Pourtant, depuis la séparation de l’infrastructure et des services de transport, « l’économie du système ferroviaire est fortement dégradée, car la séparation a introduit des coûts de transaction considérables dans son fonctionnement », dénonce le syndicat SUD-Rail dans une lettre adressée à Delphine Batho, ministre de l’Écologie, et à Franck Cuvillier. Les compétences entre la SNCF et RFF se chevauchent, et l’endettement conjugué des deux entreprises, qui s’élève à plus de 32 milliards d’euros, croît de plus d’un milliard par an. Si rien n’est fait, il devrait doubler d’ici à 2025. Récemment, David Azéma, directeur général délégué du groupe SNCF, favorable à l’ouverture au marché, a parlé de « crise froide dans laquelle s’enfonce lentement mais sûrement le système ferroviaire français [^2] ». Face à cette crise, la CGT cheminots propose « un gestionnaire d’infrastructure unifié intégré dans la SNCF, alliant séparation comptable et des fonctions essentielles avec des établissements multi-activités pour décloisonner les services ». De son côté, la réformiste Unsa Cheminots demande « la mise en place d’un système ferroviaire réunifié, désendetté, s’appuyant sur une entreprise SNCF intégrée ». Et SUD-Rail estime que « la décision de réintégrer RFF au sein de la SNCF doit être prise rapidement. Il s’agit d’une nécessité impérieuse afin d’assurer à nouveau la fiabilité, la sécurité, la disponibilité et un fonctionnement correct du système ferroviaire ». Pour sa part, la direction de la SNCF a préconisé une organisation à l’allemande, avec une intégration de l’infrastructure au sein d’une holding commune, option retenue par le ministère des Transports. La Commission européenne plaide, elle, pour une plus grande séparation entre la gestion des équipements et les activités de transport.
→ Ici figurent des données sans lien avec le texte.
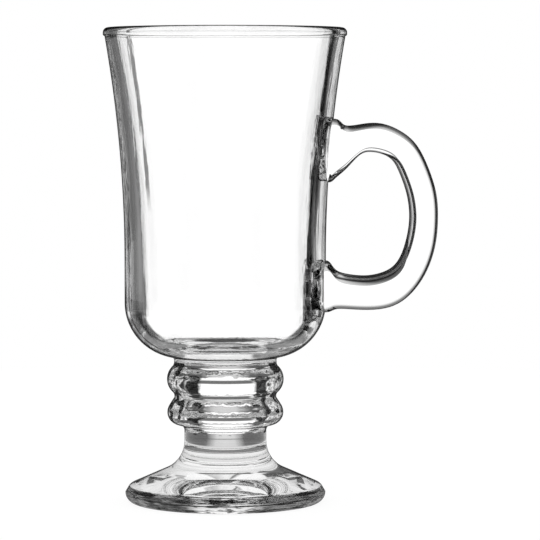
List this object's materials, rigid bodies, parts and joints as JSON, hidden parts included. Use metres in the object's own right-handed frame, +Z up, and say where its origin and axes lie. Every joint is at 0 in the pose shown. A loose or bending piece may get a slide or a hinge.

Pour satisfaire Bruxelles, Franck Cuvillier assure que le schéma retenu ne compromettra pas la concurrence. Le GIU, filiale de la SNCF, rassemblerait au sein d’une même entité les personnels de RFF et des services de la SNCF chargés de la maintenance de l’infrastructure et de l’organisation de la circulation des trains, soit un total de 50 000 salariés. Mais le statut juridique du GIU reste à définir et devra être « eurocompatible » : la Commission européenne a récemment prévenu que « les directives ne permettent pas aux États membres d’intégrer le gestionnaire indépendant dans le cadre d’une société holding à laquelle appartiennent également les entreprises ferroviaires, sauf s’ils prévoient des mesures supplémentaires pour garantir l’indépendance de la gestion ». Autrement dit, l’entité devrait être privée et autonome. Le dossier s’avère donc explosif sur le plan social. Les syndicats craignent la casse du statut de cheminot sous couvert d’harmonisation sociale et de privatisation d’une partie de la SNCF. François Hollande avait indiqué, pendant la présidentielle, que « la concurrence n’est pas […] la solution pour réaliser une Europe du rail ». C’est pourtant ce qui se dessine.
[^2]: La vie du rail , 16 novembre 2011.